Wagging tail can mean happiness or warning
November 2011 / Centre Daily Times / State College, PA
The Centers for Disease Control and Prevention estimate that 4.5 million Americans are bitten by dogs each year. Whether their own dog has bitten someone or they have been victims of a bite themselves, many clients have recounted to me their surprise and dismay when the bite occurred, exclaiming, "But the dog's tail was wagging when he bit!"
Many people mistakenly believe that a wagging tail is necessarily a happy tail, and this misconception can lead to trouble. Dogs wag their tails for a variety of reasons, not all of which are designed to convey friendliness. In fact, one type of tail wag, known as the "flag tail", is likely the most misleading wag of all, and one that is commonly seen before a bite. In this type of tail wag, the dog's tail is whipped up high and over his back. It is often stiff and wagging at a fast rate in short arcs. The flag tail wag may be associated with piloerection (that is, the dog's hair may be standing up along his back or tail) or other more obvious signs of aggression such as barking and growling. At other times, however, there may be no other signs of aggression while the flag tail is being displayed.
The flag tail is commonly seen when a dog is charging toward or along his property line while people or dogs pass by on the street or sidewalk. Dogs are somewhat territorial creatures by nature, and the flag tail's rapid wagging pace likely evolved as a means to communicate the dog's threatening presence ("Here I am, let there be no mistake about it!") while the tail's position high over the back communicates increased size ("Look how tall I am, perhaps you should move along quickly!") A passerby paying attention only to the wagging tail may unwittingly reach out to pet such a dog, thinking he is merely saying hello. From the dog's perspective then, his tail wag has not sufficiently threatened the passerby, and he may feel compelled to move to his next defensive tactic, which could include a bite.
Of course, there are some breeds whose tails hang naturally in a curving arc over their backs. A Chow Chow, for example, has a tail permanently arcing over his back, so his friendliest of tail wags could look like the flag tail when it is communicating nothing threatening at all. Clearly, other aspects of a dog's behavior must be taken into account before a formal diagnosis of aggression can be made.

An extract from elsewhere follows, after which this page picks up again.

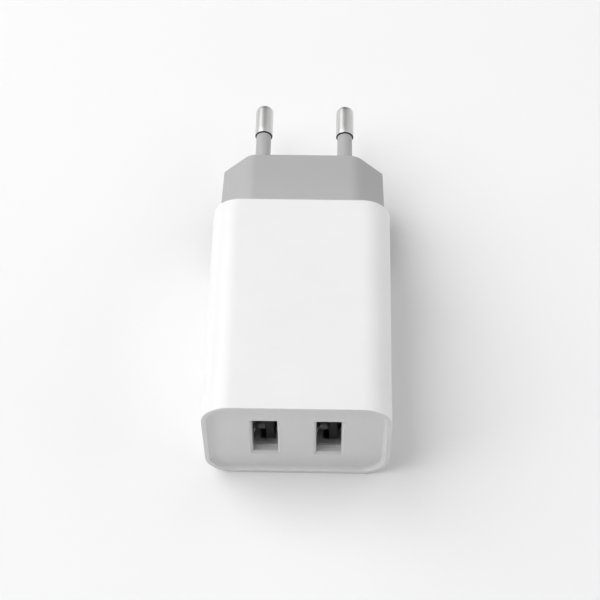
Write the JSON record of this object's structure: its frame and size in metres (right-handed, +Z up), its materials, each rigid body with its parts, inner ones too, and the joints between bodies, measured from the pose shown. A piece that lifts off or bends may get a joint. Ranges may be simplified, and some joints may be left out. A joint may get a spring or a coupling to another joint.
{
  "type": "usb wall charger",
  "caption": "Mains adapter with a rounded-box casing, recessed USB type A ports at one end and a flat European plug with round pins at the other; powers phones.",
  "frame": {"origin": "middle of the underside of the whole charger's box, plug pins included, as it lies on its broad face", "axes": "+X across the width, +Y from the USB ports to the pin tips, +Z up through the thickness"},
  "size_m": [0.038, 0.088, 0.027],
  "materials": {
    "white_housing_plastic": "satin",
    "grey_plug_plastic": "satin",
    "grey_sleeve_plastic": "satin",
    "nickel_plating": "satin",
    "port_steel": "satin",
    "black_moulding": "satin",
    "spring_brass": "satin",
    "circuit_board": "satin",
    "ferrite": "matte",
    "winding_tape": "satin",
    "capacitor_sleeve": "gloss",
    "blue_coating": "gloss"
  },
  "bodies": {
    "charger": {"main_housing": "white_housing_plastic", "plug_end_cap": "white_housing_plastic", "plug_base": "grey_plug_plastic", "main_circuit_board": "circuit_board", "transformer_core_lower": "ferrite", "transformer_core_upper": "ferrite", "transformer_bobbin": "black_moulding", "transformer_winding": "winding_tape", "input_capacitor_left": "capacitor_sleeve", "input_capacitor_right": "capacitor_sleeve", "output_capacitor_front": "capacitor_sleeve", "output_capacitor_back": "capacitor_sleeve", "filter_choke": "ferrite", "safety_capacitor": "blue_coating", "surge_varistor": "blue_coating", "fusible_resistor": "blue_coating", "bridge_rectifier": "black_moulding", "controller_chip": "black_moulding", "optocoupler": "black_moulding", "output_rectifier_chip": "black_moulding", "port_controller_chip": "black_moulding", "pin_left": "nickel_plating", "pin_sleeve_left": "grey_sleeve_plastic", "mains_contact_spring_left": "spring_brass", "usb_port_left_shell": "port_steel", "usb_port_left_insulator": "black_moulding", "pin_right": "nickel_plating", "pin_sleeve_right": "grey_sleeve_plastic", "mains_contact_spring_right": "spring_brass", "usb_port_right_shell": "port_steel", "usb_port_right_insulator": "black_moulding"},
    "left_contact_1": {"usb_port_left_contact_1": "spring_brass"},
    "left_contact_2": {"usb_port_left_contact_2": "spring_brass"},
    "left_contact_3": {"usb_port_left_contact_3": "spring_brass"},
    "left_contact_4": {"usb_port_left_contact_4": "spring_brass"},
    "right_contact_1": {"usb_port_right_contact_1": "spring_brass"},
    "right_contact_2": {"usb_port_right_contact_2": "spring_brass"},
    "right_contact_3": {"usb_port_right_contact_3": "spring_brass"},
    "right_contact_4": {"usb_port_right_contact_4": "spring_brass"}
  },
  "joints": [
    {"name": "left_contact_1_flex", "type": "hinge", "parent": "charger", "child": "left_contact_1", "pos_m": [-0.00625, -0.03045, 0.01], "axis": [0, 0, 1], "range_deg": [0, 4], "stiffness_Nm_per_rad": 0.05},
    {"name": "left_contact_2_flex", "type": "hinge", "parent": "charger", "child": "left_contact_2", "pos_m": [-0.00625, -0.03045, 0.0125], "axis": [0, 0, 1], "range_deg": [0, 4], "stiffness_Nm_per_rad": 0.05},
    {"name": "left_contact_3_flex", "type": "hinge", "parent": "charger", "child": "left_contact_3", "pos_m": [-0.00625, -0.03045, 0.0145], "axis": [0, 0, 1], "range_deg": [0, 4], "stiffness_Nm_per_rad": 0.05},
    {"name": "left_contact_4_flex", "type": "hinge", "parent": "charger", "child": "left_contact_4", "pos_m": [-0.00625, -0.03045, 0.017], "axis": [0, 0, 1], "range_deg": [0, 4], "stiffness_Nm_per_rad": 0.05},
    {"name": "right_contact_1_flex", "type": "hinge", "parent": "charger", "child": "right_contact_1", "pos_m": [0.0067, -0.03045, 0.01], "axis": [0, 0, 1], "range_deg": [0, 4], "stiffness_Nm_per_rad": 0.05},
    {"name": "right_contact_2_flex", "type": "hinge", "parent": "charger", "child": "right_contact_2", "pos_m": [0.0067, -0.03045, 0.0125], "axis": [0, 0, 1], "range_deg": [0, 4], "stiffness_Nm_per_rad": 0.05},
    {"name": "right_contact_3_flex", "type": "hinge", "parent": "charger", "child": "right_contact_3", "pos_m": [0.0067, -0.03045, 0.0145], "axis": [0, 0, 1], "range_deg": [0, 4], "stiffness_Nm_per_rad": 0.05},
    {"name": "right_contact_4_flex", "type": "hinge", "parent": "charger", "child": "right_contact_4", "pos_m": [0.0067, -0.03045, 0.017], "axis": [0, 0, 1], "range_deg": [0, 4], "stiffness_Nm_per_rad": 0.05}
  ],
  "couplings": [
    {"joint": "left_contact_2_flex", "follows": "left_contact_1_flex", "ratio": 1},
    {"joint": "left_contact_3_flex", "follows": "left_contact_1_flex", "ratio": 1},
    {"joint": "left_contact_4_flex", "follows": "left_contact_1_flex", "ratio": 1},
    {"joint": "right_contact_2_flex", "follows": "right_contact_1_flex", "ratio": 1},
    {"joint": "right_contact_3_flex", "follows": "right_contact_1_flex", "ratio": 1},
    {"joint": "right_contact_4_flex", "follows": "right_contact_1_flex", "ratio": 1}
  ]
}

In many other situations, a wagging tail is indeed a happy tail, which is why the misconception arose in the first place. The friendliest of all canine tail wags is what's known as the "helicopter tail." In this wag, the tail moves loosely in all directions in random patterns around the back (high, low, and side to side), and often the whole back end is wiggling with it (the ever-adorable "wiggle butt" we all know in our own dogs). This is the tail wag you are likely to see when your dog greets you after a long day at work. It is also the tail wag we frequently see among puppies. Being an inherently social species known for their unique ability to bond to humans as well as to fellow dogs, this tail wag has evolved as a gesture of friendly greeting and affiliation ("I see you, I like you, I am no threat to you, let's say hi!") Among a dog's many other assets, it is this tail wag that has brought dogs into our hearts and hearths for thousands of years!